Les enjeux des droits de douane et des investissements
Sur la scène internationale, Donald Trump utilise les droits de douane comme levier pour remodeler la mondialisation. Cependant, l’objectif stratégique reste flou : s’agit-il d’une politique protectionniste temporaire visant à renforcer la compétitivité industrielle, ou bien d’une politique prohibitionniste fermant le marché intérieur aux produits étrangers ?
Début mai, de véritables négociations ont entamé avec le Japon, l’Inde, la Chine et l’Union européenne pour réviser ces tarifs douaniers, envisagés pour ne pas durer.
Plus fondamentalement, l’enjeu porte sur la réorientation des investissements des multinationales vers le territoire américain. Les données des deux premiers mois montrent une baisse des investissements américains à l’étranger et une augmentation des investissements étrangers aux États-Unis.

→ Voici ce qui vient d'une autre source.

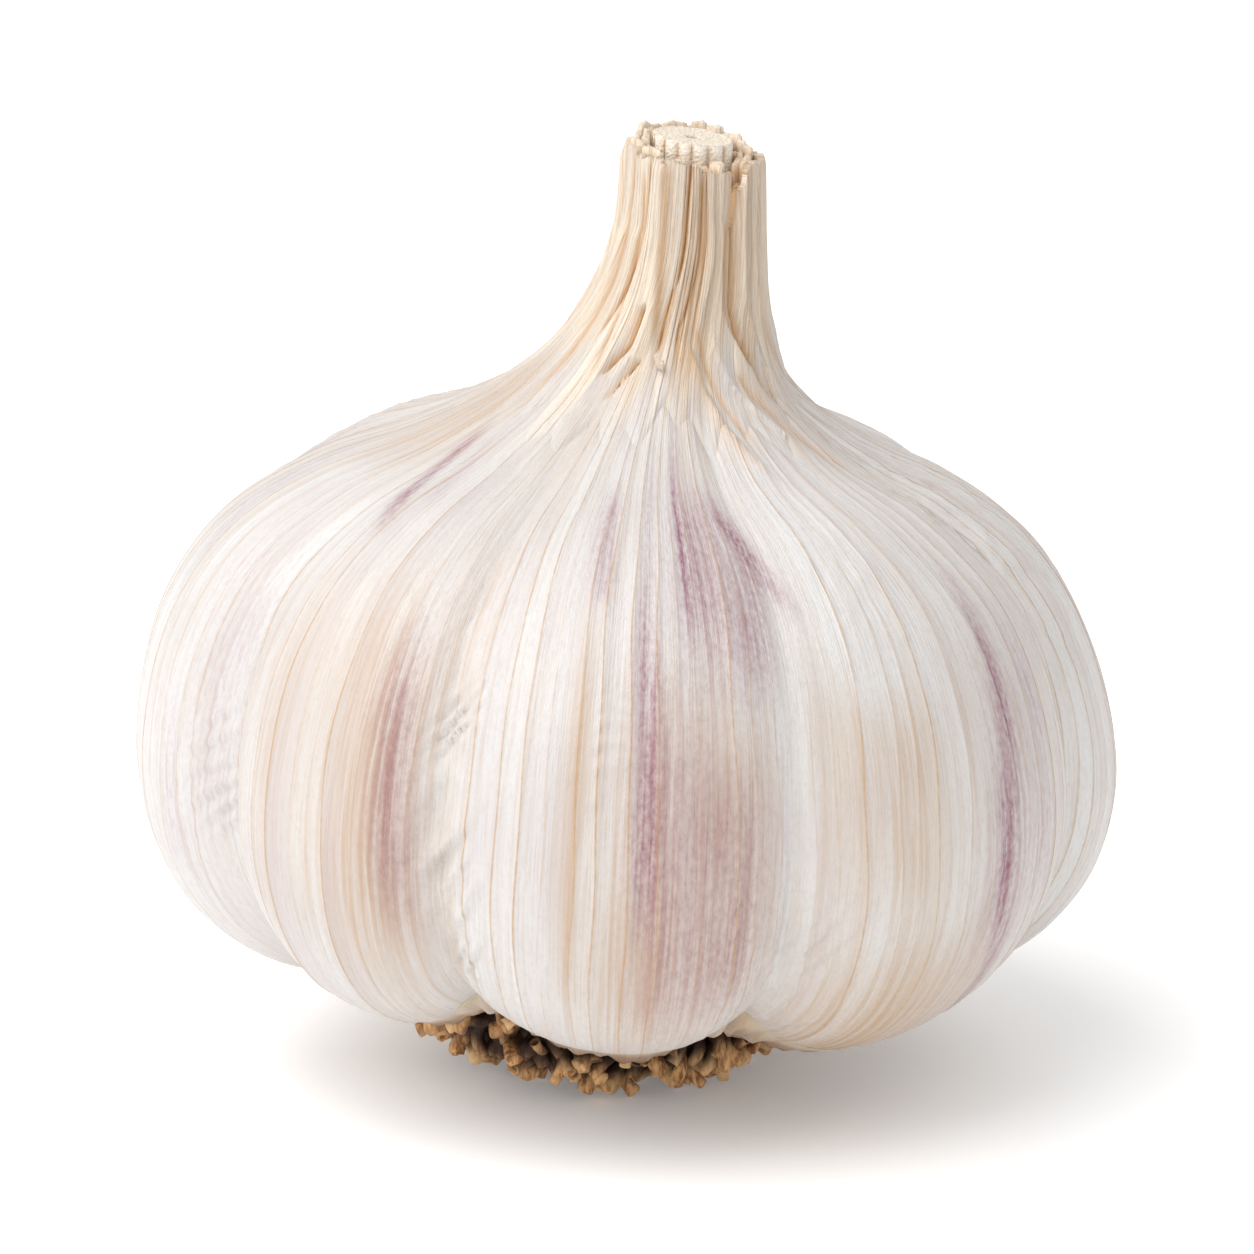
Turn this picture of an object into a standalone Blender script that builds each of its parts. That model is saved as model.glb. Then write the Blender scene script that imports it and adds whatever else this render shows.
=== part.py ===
"""A hardneck garlic bulb, standing on its trimmed roots.

Run it in Blender 4.5. Lengths are in metres and +Z is up. The origin is the middle of the flat spot that the
roots are trimmed to, and -Y is the front. Every piece is worked out standing straight, and settle() then gives
it the bulb's slight tilt and the bend of its neck, so neighbouring pieces keep their gaps.
"""

import math
import random

import bmesh
import bpy
import numpy as np

MM = 0.001
GAP = 0.3 * MM  # kept between neighbouring pieces
SEED = 7

# How the bulb stands.
TILT = math.radians(2.6)  # the body leans to +X
NECK_BEND = 2.15 * MM  # how far the neck is pushed to +X above the shoulder
BEND_FROM, BEND_TO = 40 * MM, 56 * MM  # heights between which the neck bends

# The meridian over the middle of a clove, from beside the roots to the cut neck, as (radius, height).
MERIDIAN = np.array([
    (9.0, 8.8), (12.5, 6.9), (17.0, 6.2), (22.2, 7.0), (26.9, 10.0), (30.0, 14.6), (31.2, 20.0), (30.7, 25.8),
    (28.8, 31.3), (25.5, 35.9), (20.2, 39.5), (13.9, 42.1), (8.8, 45.4), (6.0, 49.7), (4.7, 54.8), (4.35, 61.5),
]) * MM

# The cloves under the skin, going round from the front to +X: the azimuth of the clove's middle and of the
# crease after it in degrees, its size against the meridian, how far its foot is lifted, and how much its
# shoulder stands out, both in mm.
CLOVES = (
    (0, 21, 0.985, 1.2, 0.0),
    (44, 73, 1.000, -0.5, -0.3),
    (94, 115, 1.018, 0.3, -0.9),
    (137, 158, 0.970, 0.5, -0.4),
    (180, 203, 1.000, 0.3, 0.0),
    (226, 252, 0.985, 0.6, 0.3),
    (277, 302, 1.000, 0.2, 0.5),
    (319, 336, 0.975, 1.0, 0.2),
)
CREASE_DEPTH, CREASE_DEPTH_AT_ROOTS = 3.1 * MM, 1.4 * MM
CREASE_DEEPEST, CREASE_ENDS = 0.14, 0.92  # shares of the meridian
CREASE_POWER = 2.3  # 2 is a round valley, and more is a narrower one
FOOT_ENDS = 0.30  # share of the meridian up to which a clove's foot is lifted
SHOULDER, SHOULDER_WIDTH = 0.50, 0.13  # where on the meridian its shoulder is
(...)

Il faudra toutefois du temps pour confirmer cette tendance.
Déréglementation financière sous haute tension
La bourse américaine, après une chute initiale, a retrouvé en début mai son niveau antérieur à l’annonce des tarifs réciproques. L’attention se porte désormais sur la dérégulation financière silencieuse conduite par l’exécutif et la Réserve fédérale (Fed).
L’ONG Better Markets dresse un bilan alarmant : licenciements dans les agences de régulation, exclusion des membres démocrates, nominations favorables à la dérégulation. Les poursuites contre des acteurs délictueux dans le secteur financier ont été stoppées, tandis qu’un cadre issu du monde des cryptomonnaies dirige aujourd’hui la Commission de régulation des produits financiers à risque (CFTC).
La Fed a également suspendu des directives essentielles destinées à limiter les risques liés aux cryptoactifs, comme l’obligation d’informer la banque centrale et d’établir un contrôle rigoureux des risques. Ce retour en arrière rappelle la dérégulation des produits financiers complexes qui avait conduit à la crise des subprimes.
Par ailleurs, ce secteur est suspecté de favoriser la corruption et l’enrichissement personnel au plus haut niveau de la famille Trump.
Un capitalisme de confrontation mondial
Dans ce contexte, Jerome Powell, président de la Fed, défend l’indépendance de l’institution en matière de politique monétaire, mais soutient également la déréglementation bancaire et financière en cours.
Donald Trump entend remodeler la mondialisation pour la servir aux intérêts américains à travers un capitalisme de confrontation. Cette posture, certes proche de celle de ses prédécesseurs, révèle un leadership mondial plus instable, générant des risques politiques, sécuritaires, économiques et financiers que le monde entier devra assumer.